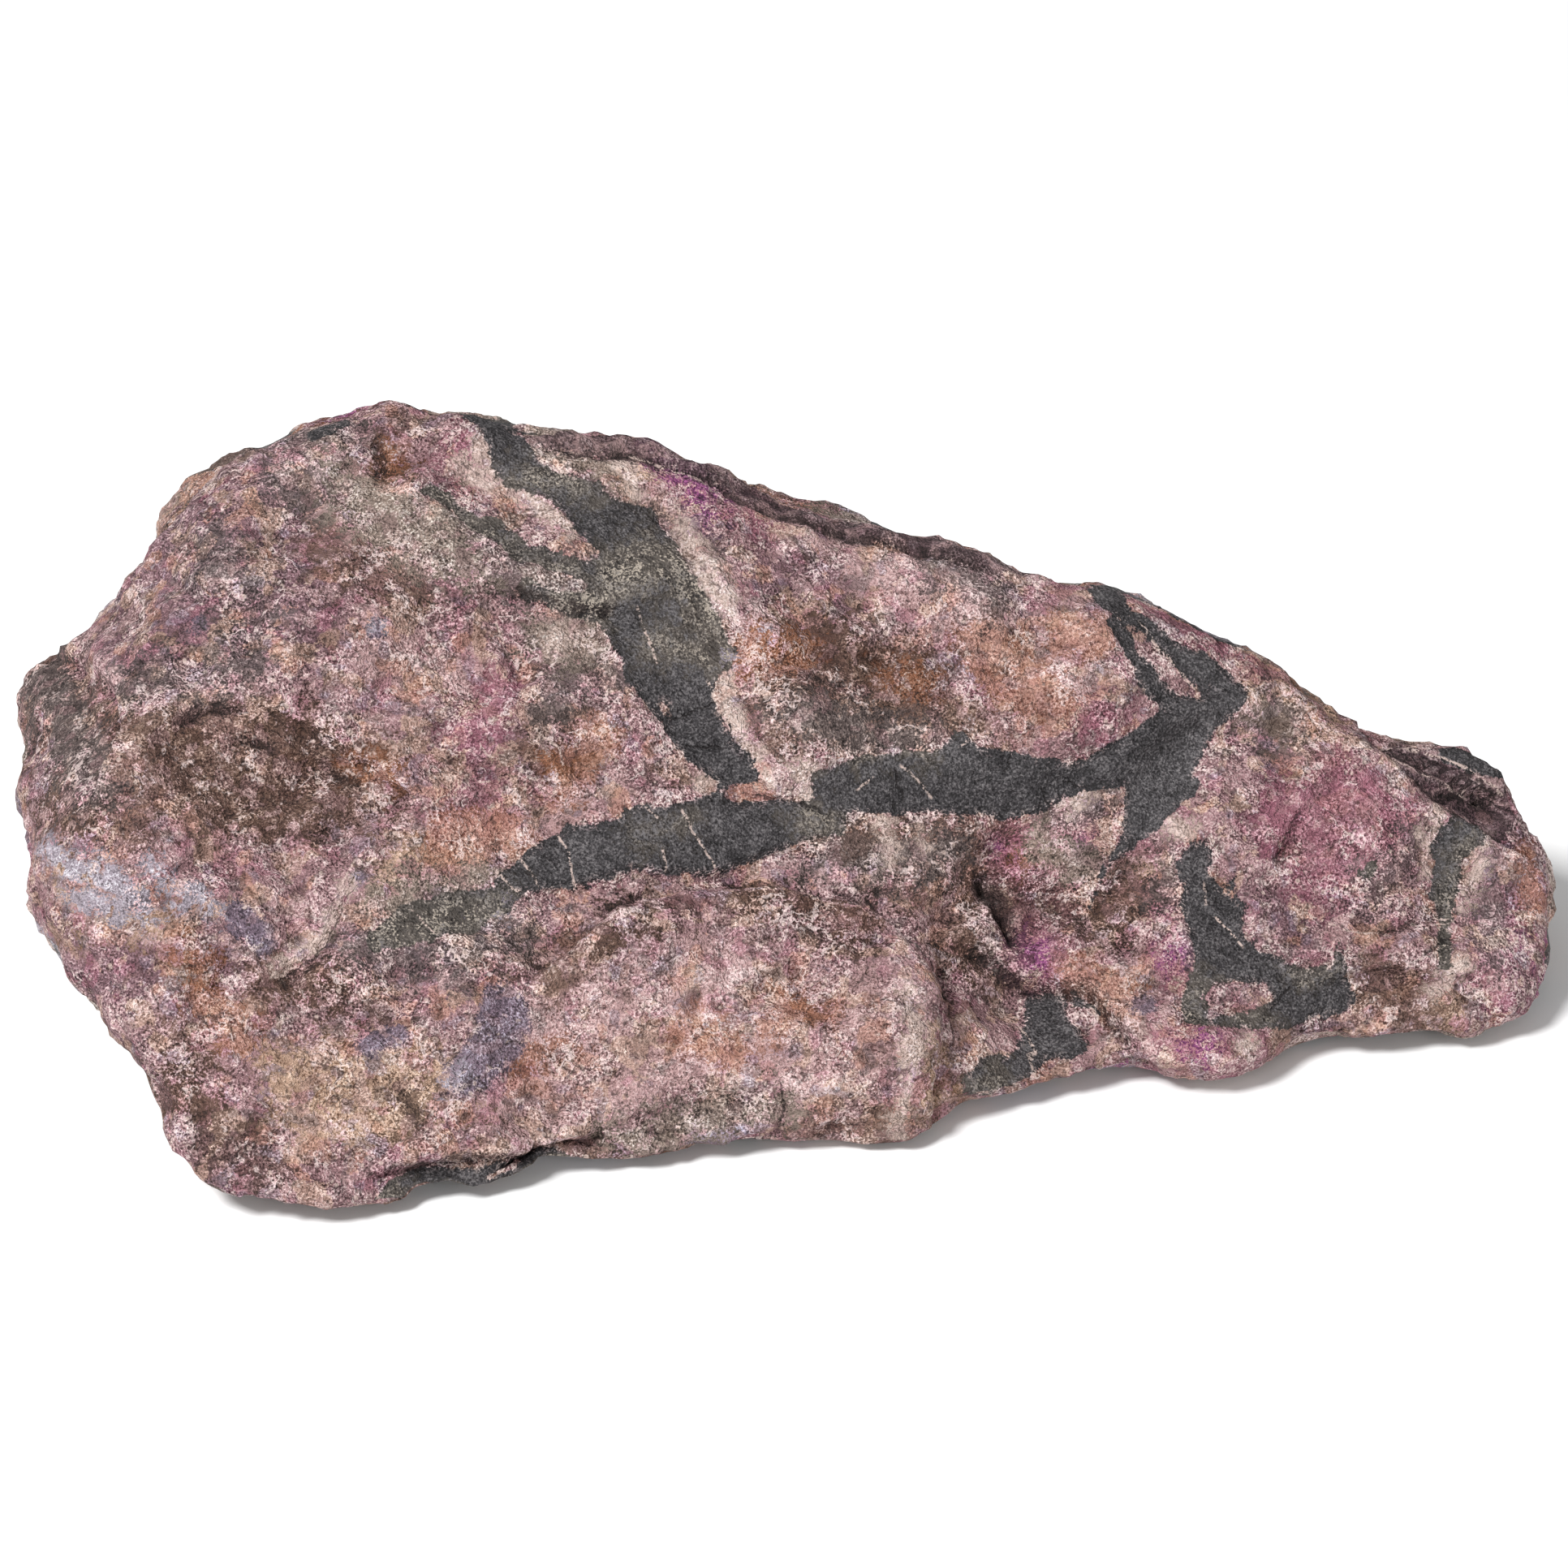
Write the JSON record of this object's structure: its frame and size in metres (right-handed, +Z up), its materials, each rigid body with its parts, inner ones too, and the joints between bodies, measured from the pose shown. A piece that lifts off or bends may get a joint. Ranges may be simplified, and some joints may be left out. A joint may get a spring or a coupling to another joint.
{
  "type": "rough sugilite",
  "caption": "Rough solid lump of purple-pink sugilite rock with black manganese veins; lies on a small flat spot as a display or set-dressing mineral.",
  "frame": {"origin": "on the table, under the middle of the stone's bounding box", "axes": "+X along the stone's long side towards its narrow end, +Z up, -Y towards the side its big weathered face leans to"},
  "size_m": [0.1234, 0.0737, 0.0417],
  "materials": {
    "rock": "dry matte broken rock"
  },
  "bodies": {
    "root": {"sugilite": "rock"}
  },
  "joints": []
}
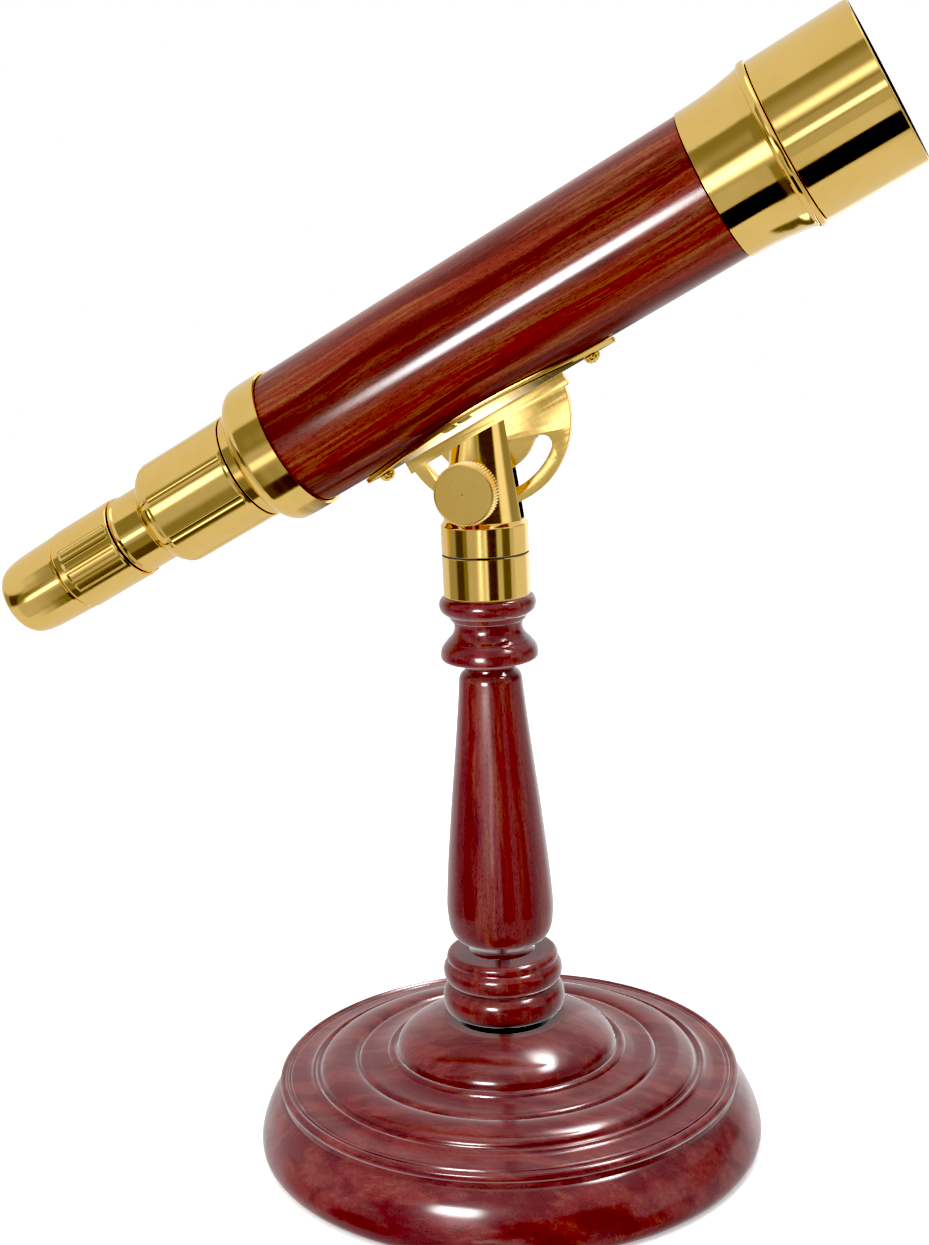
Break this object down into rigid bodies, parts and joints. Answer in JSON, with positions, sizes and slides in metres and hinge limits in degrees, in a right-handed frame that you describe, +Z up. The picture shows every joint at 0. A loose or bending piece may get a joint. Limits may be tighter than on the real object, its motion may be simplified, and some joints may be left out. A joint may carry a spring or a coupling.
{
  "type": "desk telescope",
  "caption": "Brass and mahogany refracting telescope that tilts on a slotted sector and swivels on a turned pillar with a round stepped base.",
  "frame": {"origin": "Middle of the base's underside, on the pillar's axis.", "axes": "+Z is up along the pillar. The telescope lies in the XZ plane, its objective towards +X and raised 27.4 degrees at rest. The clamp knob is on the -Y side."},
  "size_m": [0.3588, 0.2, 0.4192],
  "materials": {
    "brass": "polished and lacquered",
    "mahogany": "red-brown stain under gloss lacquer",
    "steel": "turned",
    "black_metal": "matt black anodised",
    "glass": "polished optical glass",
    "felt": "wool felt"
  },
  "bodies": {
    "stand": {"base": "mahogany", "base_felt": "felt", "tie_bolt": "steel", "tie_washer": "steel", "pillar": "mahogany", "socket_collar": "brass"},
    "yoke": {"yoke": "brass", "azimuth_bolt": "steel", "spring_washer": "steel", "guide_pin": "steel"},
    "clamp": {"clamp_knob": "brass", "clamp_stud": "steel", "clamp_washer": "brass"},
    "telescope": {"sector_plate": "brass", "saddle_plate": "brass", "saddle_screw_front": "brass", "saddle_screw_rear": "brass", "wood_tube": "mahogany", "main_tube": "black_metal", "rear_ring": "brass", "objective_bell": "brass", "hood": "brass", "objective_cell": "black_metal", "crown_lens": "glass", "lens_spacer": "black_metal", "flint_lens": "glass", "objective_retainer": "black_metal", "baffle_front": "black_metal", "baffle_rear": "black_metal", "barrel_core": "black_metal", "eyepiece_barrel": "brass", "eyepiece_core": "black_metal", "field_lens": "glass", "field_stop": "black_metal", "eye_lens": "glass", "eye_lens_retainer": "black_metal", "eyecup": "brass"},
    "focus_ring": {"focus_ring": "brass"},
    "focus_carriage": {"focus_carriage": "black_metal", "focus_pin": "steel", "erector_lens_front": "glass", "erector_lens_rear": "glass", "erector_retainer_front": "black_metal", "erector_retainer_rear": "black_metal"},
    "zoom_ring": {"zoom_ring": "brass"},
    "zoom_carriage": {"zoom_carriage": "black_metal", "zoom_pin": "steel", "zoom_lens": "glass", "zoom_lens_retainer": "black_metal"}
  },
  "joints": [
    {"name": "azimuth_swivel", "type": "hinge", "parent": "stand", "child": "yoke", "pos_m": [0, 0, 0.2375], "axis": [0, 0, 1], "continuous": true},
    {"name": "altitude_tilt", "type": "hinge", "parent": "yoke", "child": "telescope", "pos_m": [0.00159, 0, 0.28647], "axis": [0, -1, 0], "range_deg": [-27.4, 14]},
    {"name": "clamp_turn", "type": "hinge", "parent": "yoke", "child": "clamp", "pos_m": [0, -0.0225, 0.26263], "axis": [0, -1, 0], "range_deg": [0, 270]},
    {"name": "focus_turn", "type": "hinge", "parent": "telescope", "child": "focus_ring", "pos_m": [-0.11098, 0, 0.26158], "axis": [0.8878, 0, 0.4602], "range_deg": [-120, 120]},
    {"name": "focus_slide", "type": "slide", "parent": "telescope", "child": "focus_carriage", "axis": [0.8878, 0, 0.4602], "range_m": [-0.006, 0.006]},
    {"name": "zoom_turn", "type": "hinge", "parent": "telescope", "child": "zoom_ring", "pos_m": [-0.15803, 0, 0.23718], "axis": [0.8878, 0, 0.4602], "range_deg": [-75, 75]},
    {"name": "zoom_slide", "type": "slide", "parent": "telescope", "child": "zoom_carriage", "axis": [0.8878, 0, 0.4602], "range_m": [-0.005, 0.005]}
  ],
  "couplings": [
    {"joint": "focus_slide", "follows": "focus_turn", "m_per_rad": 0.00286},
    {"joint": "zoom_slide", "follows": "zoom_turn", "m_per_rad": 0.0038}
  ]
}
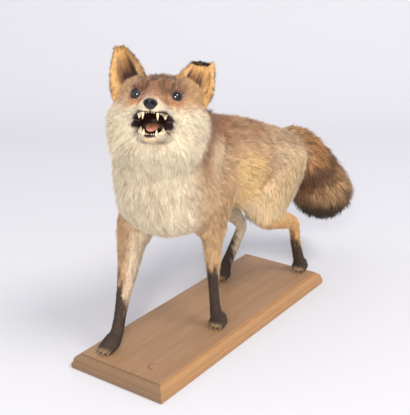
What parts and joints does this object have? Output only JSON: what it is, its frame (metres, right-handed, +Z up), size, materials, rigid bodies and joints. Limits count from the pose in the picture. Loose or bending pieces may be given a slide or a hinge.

-=-=-

__WHAT TO DO__
Scan the listing above. Gather each line that contains the word "JSON".

__RESULT OF THIS TASK__
Write the JSON record of this object's structure: its frame and size in metres (right-handed, +Z up), its materials, each rigid body with its parts, inner ones too, and the joints between bodies, measured from the pose shown. A piece that lifts off or bends may get a joint. Ranges may be simplified, and some joints may be left out. A joint may get a spring or a coupling to another joint.
Break this object down into rigid bodies, parts and joints. Answer in JSON, with positions, sizes and slides in metres and hinge limits in degrees, in a right-handed frame that you describe, +Z up. The picture shows every joint at 0. A loose or bending piece may get a joint. Limits may be tighter than on the real object, its motion may be simplified, and some joints may be left out. A joint may carry a spring or a coupling.
What parts and joints does this object have? Output only JSON: what it is, its frame (metres, right-handed, +Z up), size, materials, rigid bodies and joints. Limits count from the pose in the picture. Loose or bending pieces may be given a slide or a hinge.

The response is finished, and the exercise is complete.